I mouthed back: "I CAN'T. I HAVE TO ZIP UP THIS GUY'S DRESS." I don't believe she understood, exactly, but Jenn and I have known each other a long time. She may not have known what, precisely, was going on, but she must have already been laughing on the inside.

And then, the moment we've all been waiting for-- the door behind me opened. And he was standing there, my special new friend, looking...well, just as pretty as can be. And, yes, he was wearing that big white gown. Inside out.

" look...pretty."

I'd like to believe I said it with that amount of hesitation. In actuality, it probably felt somehow natural by then. And when he waddled over to me, taking great care that he didn't step on the ends of his skirt, and turned to reveal his un-zipped, un-laced back and the top of his black boxer-briefs, the thought that occured to me as though it was nothing was, "Hmmm, he doesn't have a half-bad body." He was, however, mistaken in saying that medium was his size: the dress would not zip hardly at all, so I did the best I could to haphazardly lace up the back, realizing that precision, at this point, was not a priority.

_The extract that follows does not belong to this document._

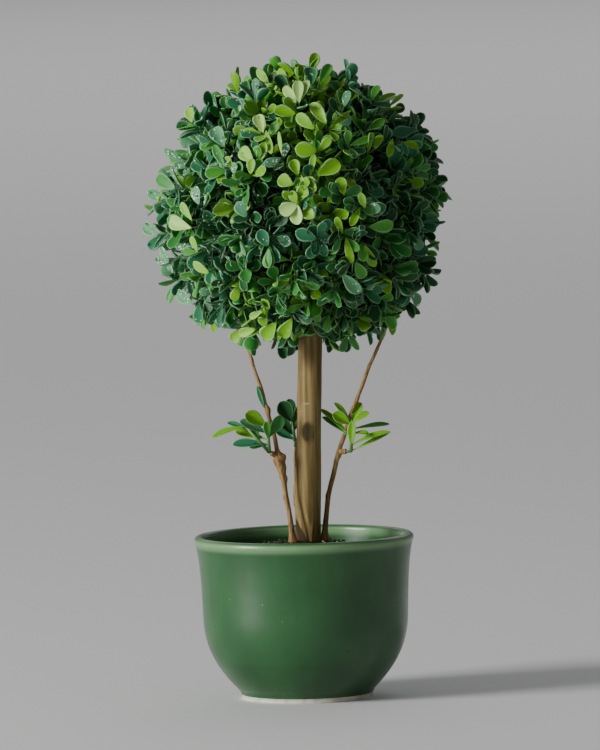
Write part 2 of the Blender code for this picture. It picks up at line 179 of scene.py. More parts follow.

"I can't get it all the way," I told him, "It doesn't quite fit."
"Oh." He looked down at himself, picked up his big, fluffy, inside-out skirt and swooshed it around him. "You really think I look pretty."
"Oh, yes."
"Would I lie to you?" I guess the fun in-store girl talk that had transpired between us gave me some amount of undeserved credibility, because he seemed satisfied with this. "Do you think I should walk around the store like this?"
Somehow, heroically, I managed to surpress that. "No, no, I don't think so. You look so nice right there in the dressing room. Why don't you just look at yourself in the mirror?" He turned and admired himself for a bit, and I saw my oppurtunity. "Okay, I'm going to shut the door for you, so you can get dressed. And I'm going to go back to my friend, okay?"
"Okay." He said, hesistantly, and reached to shake my hand. I extended my hand, and he immediately brought it to his lips and planted a series of kisses on it. "I like you."
"I like you, too. I'm gonna go now."

I left him in the dressing room, and I met Jenn over near the worthless knick-knacks they sell at the back of the store. I immediately let out the rush of laughter that had gathered at the back of my throat, and she giggled a little but hushed me. I went to explain myself, but she hushed me repeatedly, wanting to wait until we left the store, fearing that perhaps he had traded the majority of his intellect for a super sense of hearing. We hurried to the register, where the perpetually angry greek(ish) woman rang up Jenn's items all too slowly. From across the store, I heard the familiar voice loudly declaring to another customer: "THAT GIRL OVER THERE LIKES ME IN THIS DRESS!" The cashier shot me a strange glance and I reciporcated: for all she knew, he was ranting crazily; for all the customer knew, he was referring to that twisted cashier.
Up until he approached us, of course. Jenn refused to turn around, as he took my hand again, and placed another kiss on it. "I like you. Will you be my girlfriend?"
"I can't," I stammered, trying to save face in front of the line. I waived my ringed finger in front of him. "I'm engaged."
"I mean my friend, friend. We'll talk and stuff."
"Uh, maybe, but my friend's leaving now, I have to go." Jenn had started to walk towards the door.
"We could have conversations." He said. I was surprised he hadn't said "pretty conversations."
"Well sure. Are you here a lot?" I said, trying to avoid being forced to give him a fake phone number. "I'm here a lot."
"I'm here a bunch, too." He said. "Maybe I'll see you sometime."
"Maybe you will." I smiled, making the mental note to avoid Goodwill in the near future. "Goodbye!"
"Goodbye!" He replied, and Jenn and I rushed into the parking lot. And that was the end of it.

That's all there is. There ain't no more. Until I meet that retarded transevestite once more. And until that does happen, I shall have to continue using Ani for my inspiration, because I seriously doubt my life will be littered with things that interesting. I don't think I could handle it if it was.

My name is Linda, I like to wear dresses sometimes. On with it.